To cut the very long story shorter,  She remained under the house arrest for almost 15 of the 21 years from 1989 to 2010. NLD boycotted the 2010 elections, resulting to military backed  Union Solidarity and Development Party the victory. At 2012 she become as MP and last elections NLD received landslide victory, having  67% of the seats, where 75% was available for elections and rest 25% were reserved for military.

Myanmar leader system has a president and 2 vice presidents, second reserved for military. Aung San Suu Kyi cannot be elected as president due the recent law changes by the previous military government, prohibiting anyone who has "foreign" passport holder relatives to be elected as president. Aung San Suu Kyi has two children, having British passports.

She has received Nobel piece price as well as several other honors and awards.

First acts as foreign minister of the Myanmar, she met Chinese, Italian, German and Canadian foreign ministers. Finland visit is probably still far ahead, hopefully happening eventually (attn.
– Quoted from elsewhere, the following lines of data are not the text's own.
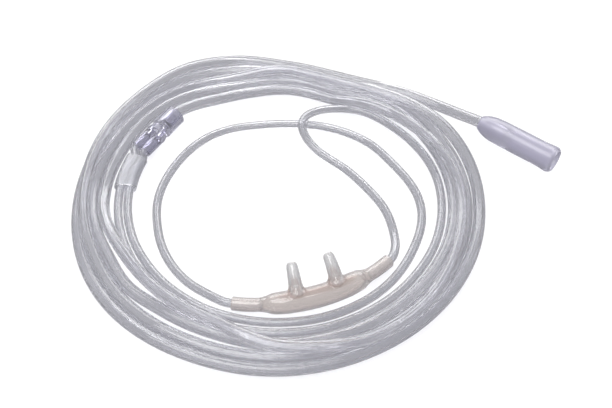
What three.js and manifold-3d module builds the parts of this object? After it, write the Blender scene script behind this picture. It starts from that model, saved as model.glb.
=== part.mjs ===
// Nasal oxygen cannula, coiled as it lies on a table. Millimetres, +Z up.
//
// The layout plane has the coil's centre at its origin. The fittings and the tubes' free stretches
// are placed there, and the whole layout is then turned so that the connector's mouth faces +X.

import * as THREE from "three";
import { mergeVertices } from "three/addons/utils/BufferGeometryUtils.js";
import Module from "manifold-3d";

// Tubes
const SUPPLY_OD = 5.2;
const HEADSET_OD = 3.7;
const TUBE_FIT = 0.3; // radial room between a tube and the socket it sits in
const END_GAP = 0.3; // room between a tube's cut end and what it meets
const STRAIGHT_OUT = 1.5; // how far a tube runs straight on out of its socket
const FLOOR_LIFT = 0.05; // a lying tube's clearance from the surface

// Coil of supply tube: turns side by side on the surface, and one more turn lying on them
const COIL_OUTER_RADIUS = 89.1;
const COIL_FLOOR_TURNS = 3;
const TURN_PITCH = 5.3;
const TOP_TURN_LANE = 1.5; // lanes in from the outermost turn
const TOP_TURN_HEIGHT = 7.15; // height of the upper turn's centre
const COIL_SEGMENTS = 80;

// Nasal prong piece
const FACE_SPAN = 66.8; // straight distance between the two tube sockets' mouths
const FACE_BOW = 8.5; // how far the middle stands off that straight line
const FACE_RADIUS = 4.6;
const FACE_WALL = 1.1;
const FACE_SOCKET_RADIUS = 2.8;
const FACE_SOCKET_LENGTH = 12.5;
const FACE_SHOULDER = 5; // length over which a socket widens into the body
const FACE_END_HEIGHT = 3.1; // height of the sockets' centres above the surface
const PRONG_SPACING = 16.8;
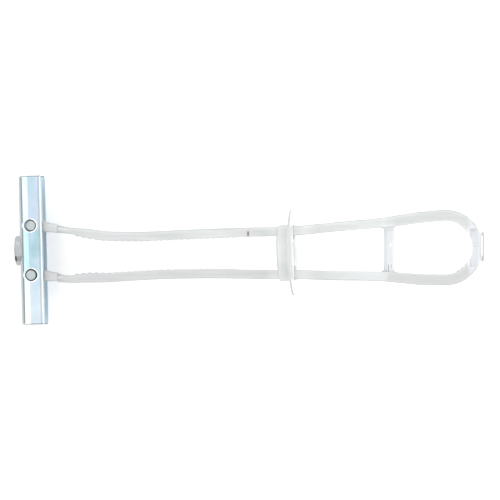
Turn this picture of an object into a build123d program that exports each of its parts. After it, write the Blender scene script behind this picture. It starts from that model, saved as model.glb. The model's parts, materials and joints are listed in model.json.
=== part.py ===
from build123d import *
import math
import os

# Strap toggle anchor, in millimetres.
#
# A steel channel swings on two flexible plastic straps. It is folded along the straps to go
# through a hole in a wall, and turned square behind it. A cap with a collar then ratchets
# along the straps until its flange meets the wall, and a screw goes through the cap into
# the tapped neck of the channel.
#
# The anchor is drawn flat: X runs along the straps from the tapped hole to the finger loop,
# Y runs across the pair and Z is square to both. The origin is the mouth of the tapped hole.
# At the end every piece is tipped into the pose in which the anchor lies on a table.

# Steel channel
channel_length = 43.0
channel_width = 9.6
channel_depth = 6.8
sheet = 1.4
bend_radius = 2.0
channel_turn = 1.5
edge_rounding = 0.6
corner_rounding = 0.6

# Tapped neck drawn out of the channel's web. The hole has the tapping size of a quarter-inch
# screw with 20 threads to the inch.
tapping_diameter = 5.1
neck_shoulder = 0.55
neck_height = 1.6
neck_rounding = 0.5

# Pins of the straps, and their holes in the channel's flanges
pin_diameter = 3.05
pin_spacing = 14.3
pin_setback = 1.85
pin_clearance = 0.1
pin_recess = 0.05
pin_chamfer = 0.15
hole_rim = 0.5

# Lugs of the straps, inside the channel
lug_side_clearance = 0.15
lug_web_clearance = 0.2
lug_height = 3.4
lug_reach = 8.95
lug_root_height = 2.4
lug_corner = 0.8
lug_overlap = 0.6
lug_rounding = 0.55
lug_shoulder = 0.85
neck_rib_thickness = 0.9
neck_rib_drop = 0.15

# Straps
strap_thickness = 2.7
waist_thickness = 1.9
loop_thickness = 3.2
outer_rounding = 0.6
inner_rounding = 0.3

# Ratchet teeth on the inner faces of the straps
tooth_pitch = 1.9
tooth_depth = 0.4
tooth_count = 25
tooth_start = 5.6
rack_margin = 0.7
rack_bite = 0.5
score_place = 64.8
score_width = 0.35
score_height = 1.2
score_depth = 0.5

# Cap: flange, collar, strap windows, screw passage and pawls
cap_seat = 77.1
cap_offset = -0.68
cap_turn = 1.8
flange_diameter = 24.64
flange_root_thickness = 0.9
flange_rim_thickness = 0.55
flange_rim_rounding = 0.15
collar_diameter = 16.3
collar_length = 3.6
collar_lead = 0.4
collar_root = 0.4
strap_half_gap = 6.25
window_clearance = 0.15
pawl_space = 1.05
pawl_margin = 0.2
pawl_thickness = 0.6
pawl_clearance = 0.15
pawl_tip = 0.45
pawl_end_setback = 0.35
screw_passage_diameter = 7.0
coring_depth = 2.3
coring_offset = 5.5
coring_size = (5.6, 1.8)
coring_rounding = 0.5

# Finger loop, its crossbar and its folded end
loop_centre = (121.65, 0.82)
loop_diameter = 21.8
loop_flat_cut = 0.8
loop_joint_setback = 0.67
loop_joint_rise = (0.801, 0.8505)
loop_flat_corner = 3.0
run_share = 0.45
end_block_margin = 0.8
end_block_height = 11.0
end_block_length = 3.0
seam_offset = 0.88
seam_gap = 0.12
hinge_gap = 0.6
hinge_thickness = 0.5
hinge_margin = 0.9
hinge_rounding = 0.4
seat_bite = 0.6
upper_tab = (3.4, 4.5)
lower_tab = (-4.0, -2.5)
grip_ridge_angles = (-62.0, -51.0, -40.0)
grip_ridge_height = 0.35
grip_ridge_width = 0.9

crossbar_place = 105.4
crossbar_length = 2.9
crossbar_margin = 1.0
crossbar_fillet = 1.0
crossbar_hole_diameter = 0.8
crossbar_hole_place = (105.75, 1.6)
latch_slit_width = 0.25
latch_slits = ((105.35, -3.9, -6.2), (106.2, -3.9, -5.0))
ejector_mark = (104.25, -7.35)
ejector_mark_diameter = 1.4
ejector_mark_depth = 0.15

# Two edges closer than this lie at the same place or have the same radius
same_place = 0.01


def turned(degrees):
    """Unit vector along X, turned in the plane of the straps."""
    return Vector(math.cos(math.radians(degrees)), math.sin(math.radians(degrees)), 0)


def drift(distance):
    """How far the cap's axis moves across the straps over a distance along them."""
    return distance * math.tan(math.radians(cap_turn))


def strap_at_cap(side, distance):
    """Station of a strap where it runs straight through the cap: place, offset, thickness."""
    return (cap_seat + distance, cap_offset + side * strap_half_gap + drift(distance), strap_thickness)


def loop_joint(side, rise):
    """Last station of a strap before the loop, placed by shares of the loop's outer radius."""
    radius = loop_diameter / 2
    place = loop_centre[0] - loop_joint_setback * radius
    return (place, loop_centre[1] + side * rise * radius, loop_thickness)


def face_points(stations, side):
    """Points on the upper (1) or lower (-1) face of a strap."""
    return [(place, offset + side * thickness / 2) for place, offset, thickness in stations]


def loop_point(radius, degrees):
    """Point on an arc of the finger loop."""
    across = radius * math.sin(math.radians(degrees))
    return (loop_centre[0] + radius * math.cos(math.radians(degrees)), loop_centre[1] + across)


def tangent_angle(radius, point, side):
    """Angle at which a straight run from a point meets an arc of the loop, on its upper or lower side."""
    along = point[0] - loop_centre[0]
    across = point[1] - loop_centre[1]
    spread = math.degrees(math.acos(radius / math.hypot(along, across)))
    return side * (math.degrees(math.atan2(side * across, along)) - spread)


def strap_offset(stations, place):
    """Offset of a strap's middle at a place between two of its stations."""
    for start, end in zip(stations, stations[1:]):
        if start[0] <= place <= end[0]:
            share = (place - start[0]) / (end[0] - start[0])
            return start[1] + share * (end[1] - start[1])
    raise ValueError("the place is beyond the strap's stations")


def lug_outline(side, stations):
    """Corners of a lug, from its box round the pin to the root of its strap."""
    web_end = along_channel * lug_web_clearance
    box_end = along_channel * (2 * pin_setback - lug_web_clearance)
    near = across_channel * (side * pin_offset - lug_height / 2)
    far = across_channel * (side * pin_offset + lug_height / 2)
    root = stations[0]
    root_place = root[0] + lug_overlap
    root_near = Vector(root_place, root[1] - root[2] / 2)
    root_far = Vector(root_place, root[1] + root[2] / 2)
    return [web_end + near, web_end + far, box_end + far, root_far, root_near, box_end + near]


def rack_outline(face_line, side):
    """Corners of a saw-tooth rack that stands on the inner face of a strap."""
    rise = Vector(0, -side * tooth_depth)
    bite = Vector(0, side * rack_bite)
    front = []
    back = []
    for number in range(tooth_count + 1):
        distance = tooth_start + number * tooth_pitch
        root = face_line.position_at(distance, position_mode=PositionMode.LENGTH)
        front.append(root)
        back.append(root + bite)
        if number < tooth_count:
            front.append(root + rise)
    return front + back[::-1]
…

Soini!)


Then something to read if you are interested in;

Myanmar mobile leaps along

Much talk in the telecoms market has been dedicated to the digital leapfrog: the almighty hop from legacy technology to a mobile-first future. Myanmar’s operators – state-owned incumbent Myanma Posts and Telecommunications (MPT), Ooredoo and Telenor – have seen subscriber figures jump by millions over the past few years; and though coverage rates have climbed higher than ever before, they’re not stopping now.

MPT

“For MPT, mobile subscribers tripled from 6 million to 19 million,” said KSGM public relations adviser Yosuke Fukuma in an email. “More than US$3 billion [has been] invested in the ICT sector led by telecoms, with over 50,000 jobs created in the telecoms sector, according to the Ministry of Communications and Information Technology [MCIT].”

Future challenges for the state-owned operator include mobile network enhancement and the launch of 4G, building nationwide broadband infrastructure for high-speed internet services, and encouraging mobile financial services, mobile education, mobile health, e-government and other extensions across industries, he said.

Ooredoo

Ooredoo CEO Rene Meza said the company was extremely pleased with the progress it had made on expanding its network.

“The transformation the country has seen in the telecommunications sector is supported largely by the fact that currently close to 80 percent of Myanmar’s population has access to high-speed mobile internet delivered by our 3G network and more than 7700 kilometres [4800 miles] of fibre optic built,” Mr Meza said, adding that the company’s investment of more than $1.7 billion had helped.

Ooredoo has moved on to the second phase of its rollout – into the Myanmar countryside. “Most of the challenges we had at the beginning of our journey are now behind us and we continue to rapidly expand our network coverage and infrastructure, which is getting into deep rural areas,” Mr Meza said.

“For this transformation to continue and for Myanmar to continue being a world example of technological leapfrogging, the right and efficient allocation of spectrum is fundamentally crucial as the country and consumers get ready for new technologies like 4G to be introduced.”

Telenor

Telenor Myanmar CEO Petter Furberg said at the company’s third sustainability briefing that the company had reached 62 percent coverage by February and had turned on about 5000 towers.

He said coverage could be defined differently with regards to signal strength.

“The thing that surprised us most [was] the data – 52pc monthly data users is very high [in a] country with this type of GDP, so it’s promising in terms of what you can do on that platform,” he said.

“When we add financial services, [that] will allow you over time to participate in the global internet ... We have the opportunity to leapfrog.”

The sustainability briefing highlighted health, safety, security and environmental issues Telenor faces in Myanmar, including cases of underage labour in the supply chain.

“I don’t think it’s impossible to eradicate it … I think we are definitely improving Myanmar in this respect,” he said.

Meanwhile, new challenges could crop up.

“I think [they’ll] potentially be related to … security, and how governments will use new laws and regulations that are coming with respect to their rights and opportunities to access confidential information.”